Chairman of the Financial Services Authority Lord Turner, who said last week that excessive bonuses are “not good for society”, will report to the Commons Treasury Committee on RBS today.

Scottish First Minister Alex Salmond said: “This is a welcome development but it should never have come to this stage as these circumstances cannot be left to individual decisions. They must be a matter of public policy.”

He said that both the coalition government and previous Labour government shared responsibility for the situation.

“Labour negotiated the very deal with Stephen Hester that they have complained about while the coalition parties huff and puff about shareholder democracy but stand by idly when they carry responsibility for the public shareholding,” he added.

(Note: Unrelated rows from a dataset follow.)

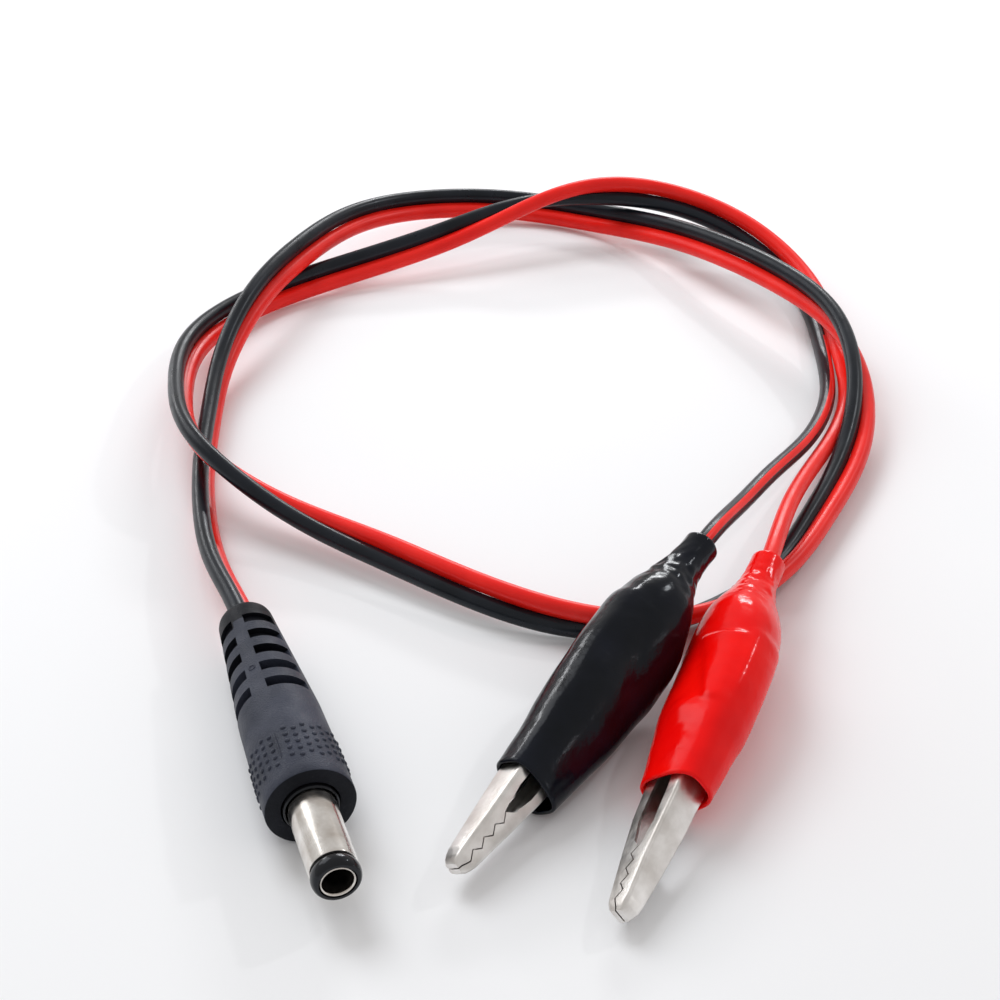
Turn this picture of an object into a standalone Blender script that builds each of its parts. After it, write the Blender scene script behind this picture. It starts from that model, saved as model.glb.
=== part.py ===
"""A DC barrel plug lead: a figure-8 cord runs from a moulded plug to two insulated crocodile clips.

Run it with: blender --background --python part.py
The lead lies on the plane z = 0, with +Z up. Lengths in the tables are millimetres, scaled by MM.
"""

import math

import bmesh
import bpy
import numpy as np
from mathutils import Matrix, Vector

MM = 0.001

# The cord: two round conductors side by side.
WIRE_RADIUS = 1.12
WIRE_OFFSET = 1.25  # each conductor's centre from the pair's centre
PAIR_STEPS = 66
TAIL_STEP = 7.0

# The plug: its own +Z runs out of the barrel, from the middle of the overmould's front face.
PLUG_FRONT = (-21.15, -13.8, 5.2)
PLUG_HEADING = -72.5
PLUG_LENGTH = 33.8
BARREL_LENGTH = 12.2
SLEEVE_RADIUS = 2.75
SLEEVE_WALL = 0.3
CONTACT_RADIUS = 2.0
CONTACT_WALL = 0.3
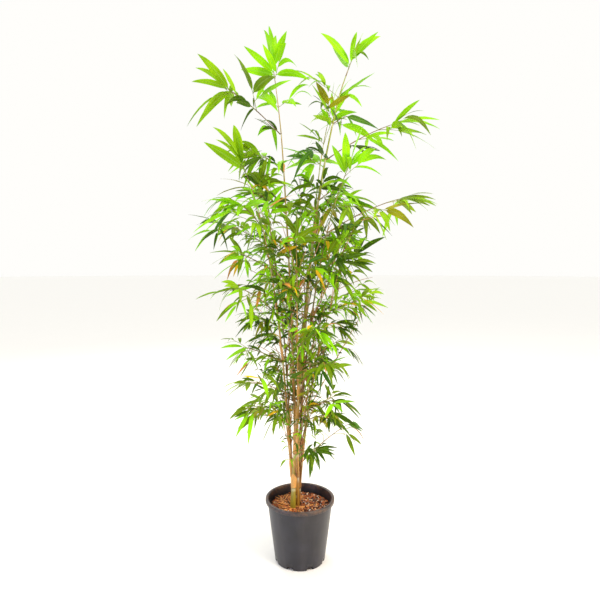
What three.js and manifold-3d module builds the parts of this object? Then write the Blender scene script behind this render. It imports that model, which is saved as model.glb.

The TaxPayers’ Alliance welcomed the move, saying Mr Hester’s bonus would have been unacceptable.

Matthew Sinclair, the pressure group’s director, said: “Taxpayers have seen the value of their investment in the bank fall by billions of pounds in the last year and are still a long way from getting their money back, so a million pound bonus for the boss there would be unacceptable.”

He called for the bank to be put back into private hands as soon as possible.

Foreign Secretary William Hague stressed that Mr Hester’s contract, including the long-term incentive element, was signed under the Labour government.

“As the Chancellor has said, it is a sensible and welcome decision,” he told BBC Radio 4’s Today programme. Stephen Hester has got to focus on the very important job that he has got to do.”

Mr Hague said the coalition had already made “big changes” to curb the City bonus culture.

But he added: “I don’t think we should rule out doing more as and when necessary.”